• **TASK TO COMPLETE**: Show all lines from the listing below that contain "frame".

-------------------------

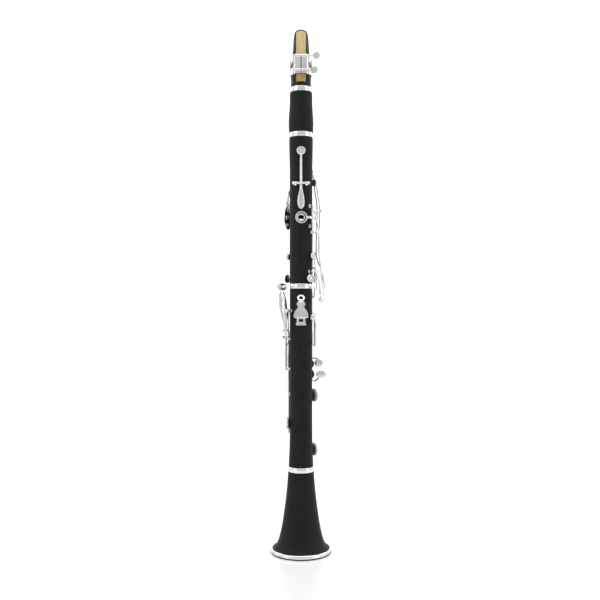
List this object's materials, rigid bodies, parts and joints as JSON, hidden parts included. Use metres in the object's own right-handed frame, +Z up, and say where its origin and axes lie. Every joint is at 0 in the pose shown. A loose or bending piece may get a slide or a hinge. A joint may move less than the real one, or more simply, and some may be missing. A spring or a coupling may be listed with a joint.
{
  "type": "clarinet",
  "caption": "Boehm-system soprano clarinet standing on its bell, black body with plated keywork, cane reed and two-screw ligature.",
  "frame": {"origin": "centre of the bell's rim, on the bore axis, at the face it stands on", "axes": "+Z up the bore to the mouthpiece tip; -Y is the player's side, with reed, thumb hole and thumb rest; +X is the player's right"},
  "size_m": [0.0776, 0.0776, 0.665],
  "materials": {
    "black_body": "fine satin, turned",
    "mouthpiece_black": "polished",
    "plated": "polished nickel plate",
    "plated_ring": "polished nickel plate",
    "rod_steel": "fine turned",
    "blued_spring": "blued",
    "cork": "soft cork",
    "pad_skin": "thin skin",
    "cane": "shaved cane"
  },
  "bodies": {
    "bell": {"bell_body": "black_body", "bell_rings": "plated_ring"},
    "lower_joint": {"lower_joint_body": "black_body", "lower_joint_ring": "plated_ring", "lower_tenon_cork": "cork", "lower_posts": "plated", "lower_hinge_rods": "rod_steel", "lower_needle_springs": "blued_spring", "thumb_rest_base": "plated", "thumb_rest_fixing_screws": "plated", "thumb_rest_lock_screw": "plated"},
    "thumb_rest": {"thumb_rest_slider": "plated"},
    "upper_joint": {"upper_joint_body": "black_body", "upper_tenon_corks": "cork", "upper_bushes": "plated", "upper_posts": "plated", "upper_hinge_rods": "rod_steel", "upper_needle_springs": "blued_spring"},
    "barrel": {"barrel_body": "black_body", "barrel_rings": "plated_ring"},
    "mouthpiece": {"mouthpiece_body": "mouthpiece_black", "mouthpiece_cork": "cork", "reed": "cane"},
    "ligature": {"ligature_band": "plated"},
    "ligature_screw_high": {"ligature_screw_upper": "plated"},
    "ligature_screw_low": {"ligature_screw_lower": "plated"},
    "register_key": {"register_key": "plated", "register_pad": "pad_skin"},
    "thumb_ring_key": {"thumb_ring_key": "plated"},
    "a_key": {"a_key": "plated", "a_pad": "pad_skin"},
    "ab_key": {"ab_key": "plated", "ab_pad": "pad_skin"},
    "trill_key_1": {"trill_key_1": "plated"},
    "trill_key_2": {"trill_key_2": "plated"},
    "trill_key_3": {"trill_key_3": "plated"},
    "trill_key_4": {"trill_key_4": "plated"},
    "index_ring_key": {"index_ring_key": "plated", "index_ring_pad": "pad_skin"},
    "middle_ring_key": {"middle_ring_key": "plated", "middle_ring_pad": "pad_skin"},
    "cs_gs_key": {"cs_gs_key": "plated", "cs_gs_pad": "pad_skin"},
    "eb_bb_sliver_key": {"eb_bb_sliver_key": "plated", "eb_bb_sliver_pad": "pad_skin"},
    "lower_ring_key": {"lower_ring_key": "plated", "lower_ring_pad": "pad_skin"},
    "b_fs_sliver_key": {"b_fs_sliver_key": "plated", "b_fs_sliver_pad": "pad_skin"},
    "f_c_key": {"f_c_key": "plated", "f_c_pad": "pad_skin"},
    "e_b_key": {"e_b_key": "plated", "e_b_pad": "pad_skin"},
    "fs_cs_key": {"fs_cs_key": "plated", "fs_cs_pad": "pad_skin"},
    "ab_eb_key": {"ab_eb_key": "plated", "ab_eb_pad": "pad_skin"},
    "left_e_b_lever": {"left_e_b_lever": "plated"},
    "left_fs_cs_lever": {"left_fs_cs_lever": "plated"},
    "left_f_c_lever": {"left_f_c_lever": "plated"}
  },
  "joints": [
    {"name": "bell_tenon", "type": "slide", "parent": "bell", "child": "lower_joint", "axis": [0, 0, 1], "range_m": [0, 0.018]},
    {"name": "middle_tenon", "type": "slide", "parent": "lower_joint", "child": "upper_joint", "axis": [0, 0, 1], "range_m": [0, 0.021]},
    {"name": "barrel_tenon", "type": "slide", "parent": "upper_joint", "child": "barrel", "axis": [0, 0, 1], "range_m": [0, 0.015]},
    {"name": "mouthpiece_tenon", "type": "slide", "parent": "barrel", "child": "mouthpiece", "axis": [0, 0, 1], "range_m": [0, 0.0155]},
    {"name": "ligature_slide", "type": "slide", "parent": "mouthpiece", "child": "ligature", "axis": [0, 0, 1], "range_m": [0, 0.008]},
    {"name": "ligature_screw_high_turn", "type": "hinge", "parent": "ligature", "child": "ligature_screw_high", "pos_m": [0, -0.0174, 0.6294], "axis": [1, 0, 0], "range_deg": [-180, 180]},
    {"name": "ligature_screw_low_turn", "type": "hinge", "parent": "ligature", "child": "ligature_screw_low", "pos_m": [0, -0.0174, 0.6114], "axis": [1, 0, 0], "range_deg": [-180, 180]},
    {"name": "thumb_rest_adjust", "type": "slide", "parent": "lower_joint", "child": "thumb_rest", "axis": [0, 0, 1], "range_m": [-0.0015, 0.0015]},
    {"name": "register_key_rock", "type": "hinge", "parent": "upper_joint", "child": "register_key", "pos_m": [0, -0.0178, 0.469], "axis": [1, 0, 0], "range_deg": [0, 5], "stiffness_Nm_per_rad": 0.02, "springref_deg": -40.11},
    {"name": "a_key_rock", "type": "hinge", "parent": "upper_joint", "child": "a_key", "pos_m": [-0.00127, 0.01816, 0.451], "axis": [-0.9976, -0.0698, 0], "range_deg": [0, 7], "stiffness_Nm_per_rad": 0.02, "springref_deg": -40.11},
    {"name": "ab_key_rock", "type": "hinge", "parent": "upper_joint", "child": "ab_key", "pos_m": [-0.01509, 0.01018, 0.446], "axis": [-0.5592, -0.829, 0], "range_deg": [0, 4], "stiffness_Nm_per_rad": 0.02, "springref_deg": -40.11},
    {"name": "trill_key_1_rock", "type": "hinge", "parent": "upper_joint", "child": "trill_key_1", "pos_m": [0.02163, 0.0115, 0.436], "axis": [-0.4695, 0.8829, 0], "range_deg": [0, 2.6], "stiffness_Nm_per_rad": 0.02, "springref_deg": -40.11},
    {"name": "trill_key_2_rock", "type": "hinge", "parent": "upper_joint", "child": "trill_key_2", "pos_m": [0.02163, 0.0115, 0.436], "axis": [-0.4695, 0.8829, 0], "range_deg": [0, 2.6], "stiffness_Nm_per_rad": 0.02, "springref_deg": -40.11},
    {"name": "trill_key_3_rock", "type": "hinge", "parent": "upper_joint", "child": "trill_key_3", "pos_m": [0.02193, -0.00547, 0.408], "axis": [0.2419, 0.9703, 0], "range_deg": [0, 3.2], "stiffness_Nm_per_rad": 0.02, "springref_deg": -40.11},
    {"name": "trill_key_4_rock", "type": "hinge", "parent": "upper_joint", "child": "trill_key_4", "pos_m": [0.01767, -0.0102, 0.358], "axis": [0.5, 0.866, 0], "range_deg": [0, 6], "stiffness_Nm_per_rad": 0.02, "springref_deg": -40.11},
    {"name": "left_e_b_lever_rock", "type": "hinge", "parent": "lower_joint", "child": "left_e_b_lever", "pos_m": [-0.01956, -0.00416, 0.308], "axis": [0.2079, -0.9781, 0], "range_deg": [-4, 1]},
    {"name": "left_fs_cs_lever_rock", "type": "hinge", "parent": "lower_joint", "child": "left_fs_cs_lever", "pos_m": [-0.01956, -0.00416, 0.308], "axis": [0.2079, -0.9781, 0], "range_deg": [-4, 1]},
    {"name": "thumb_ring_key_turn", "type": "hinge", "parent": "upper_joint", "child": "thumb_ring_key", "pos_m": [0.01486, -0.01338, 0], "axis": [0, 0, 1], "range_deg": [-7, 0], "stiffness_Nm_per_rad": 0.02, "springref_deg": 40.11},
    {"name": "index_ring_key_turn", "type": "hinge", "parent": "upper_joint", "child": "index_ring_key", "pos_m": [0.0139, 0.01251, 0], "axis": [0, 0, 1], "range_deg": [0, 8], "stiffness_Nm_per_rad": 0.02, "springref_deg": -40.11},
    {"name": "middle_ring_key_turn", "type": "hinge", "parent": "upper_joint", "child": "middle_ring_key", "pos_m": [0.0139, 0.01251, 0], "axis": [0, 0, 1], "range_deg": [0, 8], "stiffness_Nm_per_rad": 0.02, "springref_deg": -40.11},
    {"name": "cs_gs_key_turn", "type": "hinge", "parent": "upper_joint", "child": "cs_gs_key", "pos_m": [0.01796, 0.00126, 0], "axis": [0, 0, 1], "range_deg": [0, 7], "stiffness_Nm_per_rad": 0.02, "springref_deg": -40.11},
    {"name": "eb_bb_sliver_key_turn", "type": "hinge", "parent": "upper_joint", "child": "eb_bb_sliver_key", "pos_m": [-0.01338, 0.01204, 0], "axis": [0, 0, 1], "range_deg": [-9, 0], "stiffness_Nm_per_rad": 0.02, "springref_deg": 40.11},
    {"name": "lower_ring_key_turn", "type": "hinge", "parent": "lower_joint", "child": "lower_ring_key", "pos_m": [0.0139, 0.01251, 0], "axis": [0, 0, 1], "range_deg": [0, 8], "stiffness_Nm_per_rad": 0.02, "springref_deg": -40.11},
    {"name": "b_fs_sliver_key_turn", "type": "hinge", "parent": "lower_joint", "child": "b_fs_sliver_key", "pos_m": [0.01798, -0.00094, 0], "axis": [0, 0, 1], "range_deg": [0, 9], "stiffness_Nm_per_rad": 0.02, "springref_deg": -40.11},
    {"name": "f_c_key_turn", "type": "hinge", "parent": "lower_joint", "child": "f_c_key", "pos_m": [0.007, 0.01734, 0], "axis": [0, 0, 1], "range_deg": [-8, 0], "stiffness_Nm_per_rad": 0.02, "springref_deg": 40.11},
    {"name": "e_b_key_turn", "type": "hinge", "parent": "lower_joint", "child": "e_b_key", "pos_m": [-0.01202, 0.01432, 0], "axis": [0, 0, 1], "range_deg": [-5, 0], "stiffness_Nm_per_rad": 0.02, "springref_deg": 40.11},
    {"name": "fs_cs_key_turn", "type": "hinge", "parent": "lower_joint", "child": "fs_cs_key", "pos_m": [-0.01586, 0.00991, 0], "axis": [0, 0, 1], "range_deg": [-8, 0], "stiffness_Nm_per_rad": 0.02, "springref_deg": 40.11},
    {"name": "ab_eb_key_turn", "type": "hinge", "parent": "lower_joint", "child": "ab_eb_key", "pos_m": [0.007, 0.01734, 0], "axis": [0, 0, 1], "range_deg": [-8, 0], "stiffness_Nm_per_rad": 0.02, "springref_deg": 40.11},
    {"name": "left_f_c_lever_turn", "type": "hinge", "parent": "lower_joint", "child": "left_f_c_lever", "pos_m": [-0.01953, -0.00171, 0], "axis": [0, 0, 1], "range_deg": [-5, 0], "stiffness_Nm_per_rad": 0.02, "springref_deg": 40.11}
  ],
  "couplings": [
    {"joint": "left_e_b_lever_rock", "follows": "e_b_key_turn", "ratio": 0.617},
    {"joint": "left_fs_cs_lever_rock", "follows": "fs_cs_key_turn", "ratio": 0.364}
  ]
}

-------------------------

• **WRITTEN REPLY**:
List this object's materials, rigid bodies, parts and joints as JSON, hidden parts included. Use metres in the object's own right-handed frame, +Z up, and say where its origin and axes lie. Every joint is at 0 in the pose shown. A loose or bending piece may get a slide or a hinge. A joint may move less than the real one, or more simply, and some may be missing. A spring or a coupling may be listed with a joint.
  "frame": {"origin": "centre of the bell's rim, on the bore axis, at the face it stands on", "axes": "+Z up the bore to the mouthpiece tip; -Y is the player's side, with reed, thumb hole and thumb rest; +X is the player's right"},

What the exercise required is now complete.